En effet, lors de ce Conseil, et de manière assez inattendue au regard des propos très confiants du commissaire européen chargé de la consommation, M. David Byrn, les Etats membres ne sont pas parvenus à se mettre d'accord sur les directives relatives à l'étiquetage des OGM. Le moratoire européen n'a donc pu être levé, si bien que l'horizon se recule une nouvelle fois pour les Etats-Unis, qui estiment que la fermeture actuelle de l'Europe représente pour leur pays un préjudice de 4 milliards de dollars . Il est donc probable que ce conflit latent sera porté devant l'OMC dans les prochains mois.
* 5 Ensemble des soutiens internes soumis à engagement de réduction car ayant des effets de distorsion sur les échanges.

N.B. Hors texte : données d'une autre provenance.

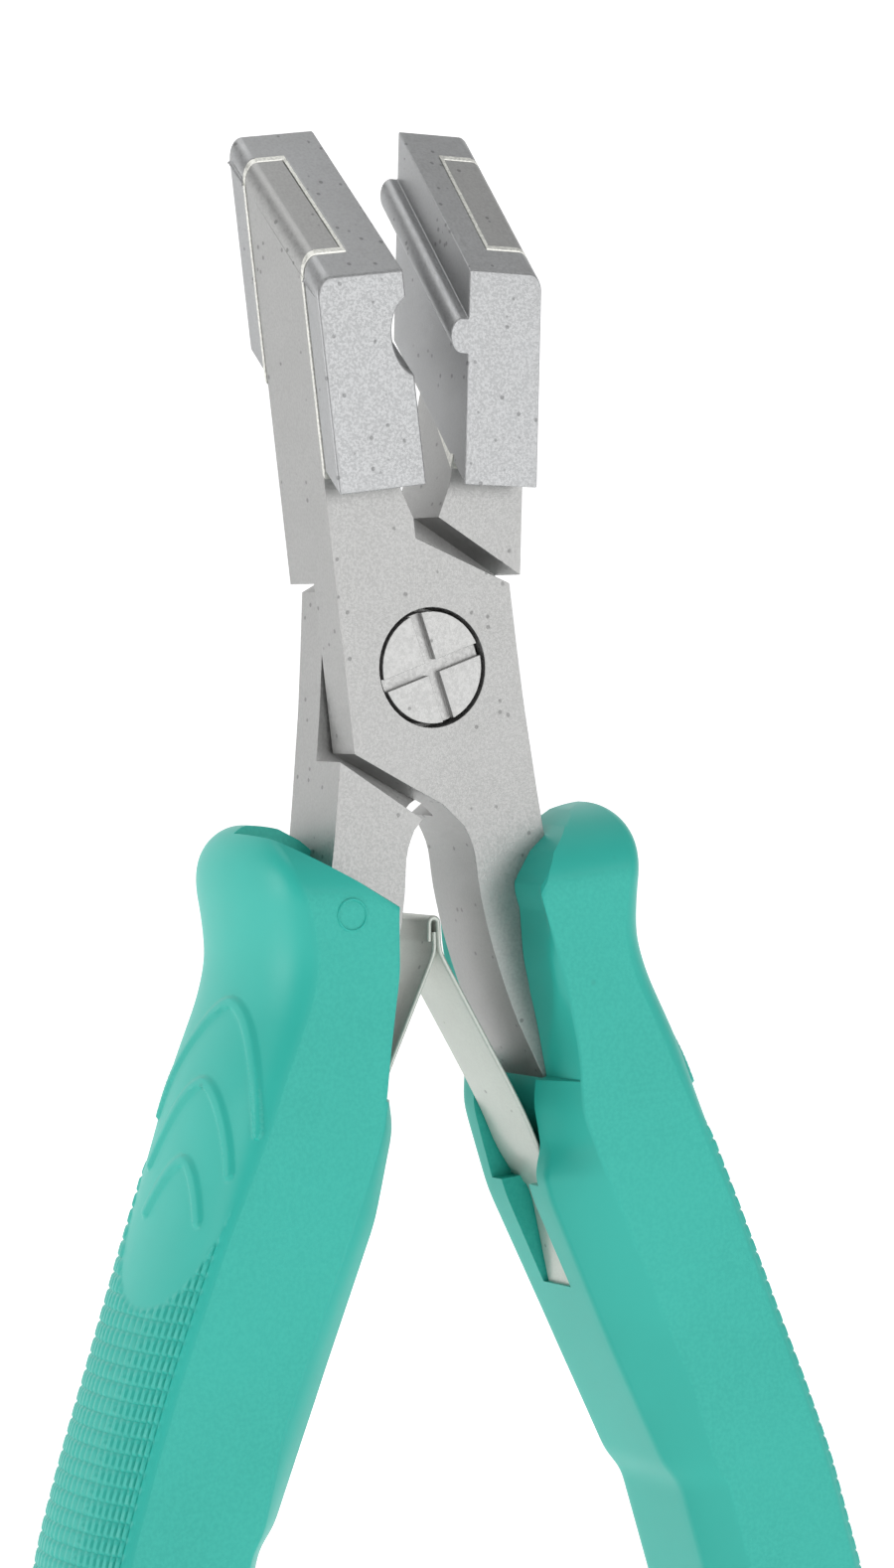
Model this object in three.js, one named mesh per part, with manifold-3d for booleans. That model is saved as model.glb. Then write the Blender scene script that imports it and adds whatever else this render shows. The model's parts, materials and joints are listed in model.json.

* 6 Les différentes catégories de soutien interne dans le cadre de l'accord sur l'agriculture à l'OMC sont réparties entre les boîtes suivantes :
- boîte verte : soutiens dont les effets de distorsion sur les échanges sont nuls ou minimes ;
- boîte bleue : versements directs au titre de programmes de limitation de la production, qui sont partiellement découplés de la production et ne font pas l'objet de réduction ;
- boîte orange : soutiens ayant des effets de distorsion sur les échanges qui font l'objet d'engagements de réduction de la part des pays concernés.
* 7 La clause des minimis exempte notamment d'engagements de réduction les mesures de soutien « autres que par produit » (non ciblées sur un produit spécifique) comptant pour moins de 5 % de la valeur de la production agricole totale.
* 8 Cette probabilité a été évaluée à 19 % par le Food and agricultural Policy Research Institute.